Required work> Repeat the following lines exactly and nothing else: the line containing "record = json.load(file)" and each line after it through the end of the listing.

** Start **

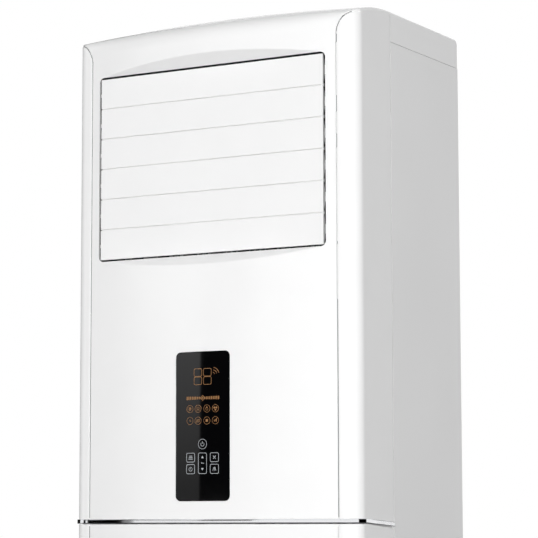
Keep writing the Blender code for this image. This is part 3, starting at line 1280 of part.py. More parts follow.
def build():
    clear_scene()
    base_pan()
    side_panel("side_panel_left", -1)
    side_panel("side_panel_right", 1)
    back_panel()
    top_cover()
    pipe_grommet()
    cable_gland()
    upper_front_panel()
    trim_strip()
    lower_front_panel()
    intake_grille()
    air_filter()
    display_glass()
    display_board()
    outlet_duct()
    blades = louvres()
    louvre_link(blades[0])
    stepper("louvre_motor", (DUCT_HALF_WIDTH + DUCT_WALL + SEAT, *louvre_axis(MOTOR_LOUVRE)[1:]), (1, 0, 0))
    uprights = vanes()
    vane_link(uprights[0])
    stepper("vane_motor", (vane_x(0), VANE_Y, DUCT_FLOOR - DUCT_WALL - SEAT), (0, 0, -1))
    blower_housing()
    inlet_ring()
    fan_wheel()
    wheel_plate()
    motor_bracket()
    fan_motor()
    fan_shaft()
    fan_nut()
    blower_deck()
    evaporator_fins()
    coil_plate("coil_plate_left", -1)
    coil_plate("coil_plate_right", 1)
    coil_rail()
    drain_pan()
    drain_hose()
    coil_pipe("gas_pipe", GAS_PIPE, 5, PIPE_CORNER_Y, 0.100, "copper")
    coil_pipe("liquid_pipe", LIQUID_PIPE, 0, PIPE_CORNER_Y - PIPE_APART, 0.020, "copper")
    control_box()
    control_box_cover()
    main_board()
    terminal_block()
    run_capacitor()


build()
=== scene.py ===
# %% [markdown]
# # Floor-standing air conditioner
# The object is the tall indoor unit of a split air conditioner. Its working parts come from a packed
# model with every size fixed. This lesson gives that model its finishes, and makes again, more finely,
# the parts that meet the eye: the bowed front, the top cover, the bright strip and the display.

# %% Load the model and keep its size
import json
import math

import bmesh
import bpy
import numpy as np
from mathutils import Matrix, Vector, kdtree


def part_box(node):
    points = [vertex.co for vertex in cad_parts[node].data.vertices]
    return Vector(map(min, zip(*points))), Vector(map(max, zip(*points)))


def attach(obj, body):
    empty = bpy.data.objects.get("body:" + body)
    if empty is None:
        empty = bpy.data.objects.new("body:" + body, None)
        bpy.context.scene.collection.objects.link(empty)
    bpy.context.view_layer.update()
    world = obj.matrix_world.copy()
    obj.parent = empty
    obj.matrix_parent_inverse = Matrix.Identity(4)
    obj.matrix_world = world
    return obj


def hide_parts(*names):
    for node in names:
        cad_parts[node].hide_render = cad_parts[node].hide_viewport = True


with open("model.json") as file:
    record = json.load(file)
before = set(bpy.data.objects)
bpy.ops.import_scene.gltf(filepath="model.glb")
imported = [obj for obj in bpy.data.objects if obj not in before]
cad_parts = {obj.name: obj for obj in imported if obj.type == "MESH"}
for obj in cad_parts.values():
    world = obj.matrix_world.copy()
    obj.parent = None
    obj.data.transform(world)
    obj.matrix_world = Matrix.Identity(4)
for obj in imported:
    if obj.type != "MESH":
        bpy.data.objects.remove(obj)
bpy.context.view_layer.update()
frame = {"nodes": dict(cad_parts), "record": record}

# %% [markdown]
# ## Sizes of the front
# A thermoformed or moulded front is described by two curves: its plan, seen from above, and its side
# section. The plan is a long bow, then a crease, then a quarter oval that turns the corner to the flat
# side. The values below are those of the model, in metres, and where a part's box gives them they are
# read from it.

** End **

Task result>
    record = json.load(file)
before = set(bpy.data.objects)
bpy.ops.import_scene.gltf(filepath="model.glb")
imported = [obj for obj in bpy.data.objects if obj not in before]
cad_parts = {obj.name: obj for obj in imported if obj.type == "MESH"}
for obj in cad_parts.values():
    world = obj.matrix_world.copy()
    obj.parent = None
    obj.data.transform(world)
    obj.matrix_world = Matrix.Identity(4)
for obj in imported:
    if obj.type != "MESH":
        bpy.data.objects.remove(obj)
bpy.context.view_layer.update()
frame = {"nodes": dict(cad_parts), "record": record}

# %% [markdown]
# ## Sizes of the front
# A thermoformed or moulded front is described by two curves: its plan, seen from above, and its side
# section. The plan is a long bow, then a crease, then a quarter oval that turns the corner to the flat
# side. The values below are those of the model, in metres, and where a part's box gives them they are
# read from it.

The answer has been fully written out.